# TASK MATERIAL start

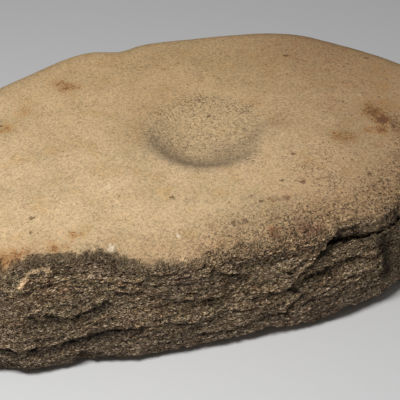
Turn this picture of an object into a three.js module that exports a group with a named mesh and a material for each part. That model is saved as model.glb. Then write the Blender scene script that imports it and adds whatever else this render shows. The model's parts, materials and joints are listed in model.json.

# TASK MATERIAL end
# TASK MATERIAL start

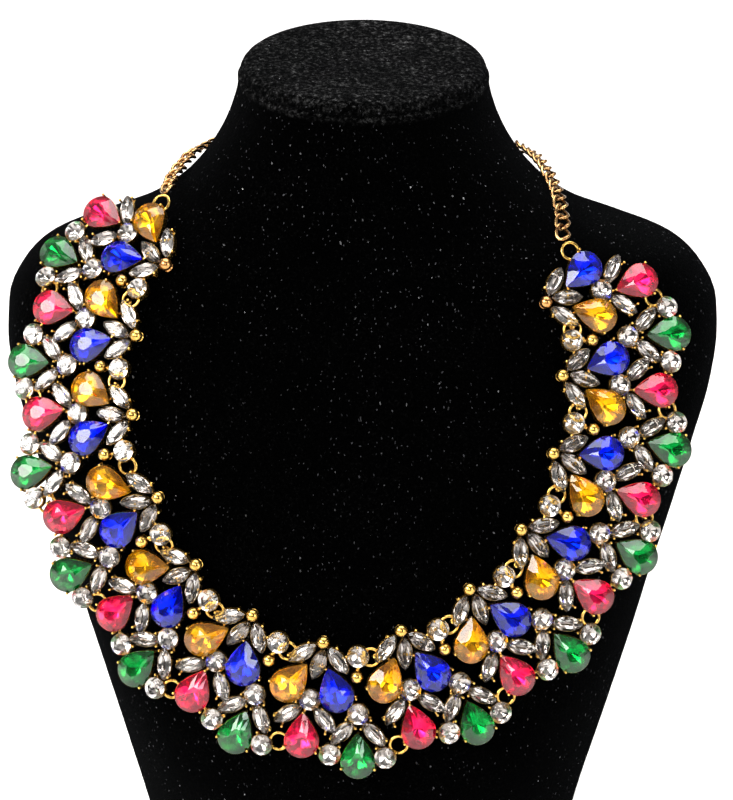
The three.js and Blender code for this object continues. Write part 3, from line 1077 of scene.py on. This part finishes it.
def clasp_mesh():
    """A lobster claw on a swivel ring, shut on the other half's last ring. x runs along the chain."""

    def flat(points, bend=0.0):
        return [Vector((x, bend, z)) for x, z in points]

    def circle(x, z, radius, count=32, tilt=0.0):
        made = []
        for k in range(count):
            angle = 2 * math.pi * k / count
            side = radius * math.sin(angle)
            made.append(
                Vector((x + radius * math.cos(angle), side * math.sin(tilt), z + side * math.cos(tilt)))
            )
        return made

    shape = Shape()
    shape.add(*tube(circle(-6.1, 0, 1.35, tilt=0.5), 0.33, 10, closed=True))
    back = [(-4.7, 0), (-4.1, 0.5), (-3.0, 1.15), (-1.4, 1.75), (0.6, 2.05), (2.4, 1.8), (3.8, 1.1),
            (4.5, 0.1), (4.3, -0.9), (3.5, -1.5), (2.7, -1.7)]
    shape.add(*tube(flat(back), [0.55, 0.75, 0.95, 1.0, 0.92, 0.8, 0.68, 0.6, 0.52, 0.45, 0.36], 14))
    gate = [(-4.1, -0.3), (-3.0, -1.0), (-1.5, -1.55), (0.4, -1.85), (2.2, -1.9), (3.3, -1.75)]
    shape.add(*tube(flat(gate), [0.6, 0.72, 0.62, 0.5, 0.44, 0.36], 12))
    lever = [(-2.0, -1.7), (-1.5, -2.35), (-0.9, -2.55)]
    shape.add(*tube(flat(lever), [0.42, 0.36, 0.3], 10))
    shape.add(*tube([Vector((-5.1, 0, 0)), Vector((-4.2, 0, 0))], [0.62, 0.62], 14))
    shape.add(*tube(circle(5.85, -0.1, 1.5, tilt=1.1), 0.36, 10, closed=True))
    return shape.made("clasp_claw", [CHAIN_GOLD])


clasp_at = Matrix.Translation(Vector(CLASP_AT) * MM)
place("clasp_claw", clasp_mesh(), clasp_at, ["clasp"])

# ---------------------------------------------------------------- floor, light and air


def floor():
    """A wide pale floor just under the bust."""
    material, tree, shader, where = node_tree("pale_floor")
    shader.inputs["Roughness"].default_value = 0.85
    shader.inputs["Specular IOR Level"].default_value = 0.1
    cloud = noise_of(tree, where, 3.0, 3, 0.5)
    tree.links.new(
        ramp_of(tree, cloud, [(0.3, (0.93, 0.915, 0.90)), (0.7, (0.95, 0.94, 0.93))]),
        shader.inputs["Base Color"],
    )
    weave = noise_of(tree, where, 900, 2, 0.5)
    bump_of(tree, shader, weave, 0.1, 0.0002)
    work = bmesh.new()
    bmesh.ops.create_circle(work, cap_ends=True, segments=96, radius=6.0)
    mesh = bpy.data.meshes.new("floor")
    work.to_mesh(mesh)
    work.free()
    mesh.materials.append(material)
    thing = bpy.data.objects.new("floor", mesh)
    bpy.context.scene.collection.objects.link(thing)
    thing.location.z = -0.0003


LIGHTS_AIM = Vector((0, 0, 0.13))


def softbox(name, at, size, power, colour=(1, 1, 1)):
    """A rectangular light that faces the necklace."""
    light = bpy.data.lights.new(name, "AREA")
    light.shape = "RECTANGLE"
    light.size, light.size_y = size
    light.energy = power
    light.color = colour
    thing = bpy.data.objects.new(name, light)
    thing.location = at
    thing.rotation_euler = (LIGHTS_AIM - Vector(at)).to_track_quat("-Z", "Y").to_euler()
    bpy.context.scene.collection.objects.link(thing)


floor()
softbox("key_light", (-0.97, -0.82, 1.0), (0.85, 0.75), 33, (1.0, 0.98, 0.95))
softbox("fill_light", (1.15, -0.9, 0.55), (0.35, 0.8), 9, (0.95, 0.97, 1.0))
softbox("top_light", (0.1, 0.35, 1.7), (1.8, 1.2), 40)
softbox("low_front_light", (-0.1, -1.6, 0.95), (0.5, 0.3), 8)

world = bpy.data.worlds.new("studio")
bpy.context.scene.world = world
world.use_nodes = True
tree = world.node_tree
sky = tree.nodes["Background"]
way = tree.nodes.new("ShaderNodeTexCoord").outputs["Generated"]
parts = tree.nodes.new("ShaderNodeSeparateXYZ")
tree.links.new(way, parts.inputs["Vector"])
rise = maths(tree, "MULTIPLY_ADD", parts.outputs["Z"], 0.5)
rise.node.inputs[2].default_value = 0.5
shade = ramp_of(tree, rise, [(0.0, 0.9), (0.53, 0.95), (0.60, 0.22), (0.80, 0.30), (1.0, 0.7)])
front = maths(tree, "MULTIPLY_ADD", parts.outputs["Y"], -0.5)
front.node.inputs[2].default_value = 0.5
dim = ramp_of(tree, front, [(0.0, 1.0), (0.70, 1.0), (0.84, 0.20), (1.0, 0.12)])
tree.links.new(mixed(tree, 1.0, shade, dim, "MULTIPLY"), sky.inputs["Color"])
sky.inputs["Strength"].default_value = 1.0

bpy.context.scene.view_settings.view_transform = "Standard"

# TASK MATERIAL end

__WHAT THE TASK ASKS__.
Of all the entries above, repeat only the lines from the line that has "The three.js and" to the line that has "lobster claw on", both lines included, exactly.

__RIGHT ANSWER__.
The three.js and Blender code for this object continues. Write part 3, from line 1077 of scene.py on. This part finishes it.
def clasp_mesh():
    """A lobster claw on a swivel ring, shut on the other half's last ring. x runs along the chain."""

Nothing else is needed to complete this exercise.